In het voorjaar van 1983 gebeurt het onvermijdelijke: het heerlijke Laboratorium voor de Gezondheidsleer aan het Oosterpark zal moeten verhuizen naar het AMC. Een gebouw waar geen raam open kan en men niet weet wat voor seizoen het is en ook niet of het dag of nacht is.
In de voorbereidingsfase zijn er overijverige lieden al bezig om veel zaken weg te gooien. Waaronder prachtige muurkaarten van de epidemiologie van Amsterdam rond 1900. Die weet ik aan het Universiteitsmuseum toe te spelen. Ook zijn er kaartenbakken van het practicum microbiologie vanaf 1920, waarvoor ik dezelfde bestemming vind.

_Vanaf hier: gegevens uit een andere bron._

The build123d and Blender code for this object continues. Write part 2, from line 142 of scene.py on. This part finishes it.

Ik vind het opvallend hoeveel studenten dan al van Indonesische of Indochinese afkomst zijn (ik schat tenminste 20%).
Wat ik niet durf te redden, want dat zou op diefstal lijken, zijn de honderden glasplaten met afbeeldingen van de Nederlandsch-Indische Medische Dienst. Die laten zien dat de kolonisator ook heel positieve zaken bewerkstelligde in de kolonie. Helaas, ze zijn nu verloren.
Als de verhuizing heel nabij is, worden er gele containerbakken op het plein geplaatst. Daarin wordt ontstellend veel interessant materiaal gekieperd. Niemand van de keurige werknemers durft hier wat aan te doen. Behalve de ex-hoogleraar virologie Flap Dekking en ik. Flap is een van de twee deelnemers aan de vernietiging van het bevolkingsregister in 1941 die niet gefusilleerd zijn.

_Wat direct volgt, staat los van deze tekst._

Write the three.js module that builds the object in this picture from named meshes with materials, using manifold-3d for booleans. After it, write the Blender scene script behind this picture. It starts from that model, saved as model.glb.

Hij kwam terecht in diverse kampen en heeft zichzelf uit het laatste bevrijd in 1945. Dit beschrijft hij in ‘memoires van Yvo Pannekoek’. Zijn hoofdboodschap: niet zeuren, gewoon aanpakken en doorgaan. Hij beweert absoluut nergens last van te hebben. Staande in de grote container vertelt hij van zijn oorlogsjaren. Wat vind ik van zijn boek, vraagt hij. Prima, zeg ik, behalve de titel. Wat zou die moeten zijn? ‘Over Dekking’, zeg ik. Refererend aan de Freudiaanse term ‘overdekking door het tegendeel’.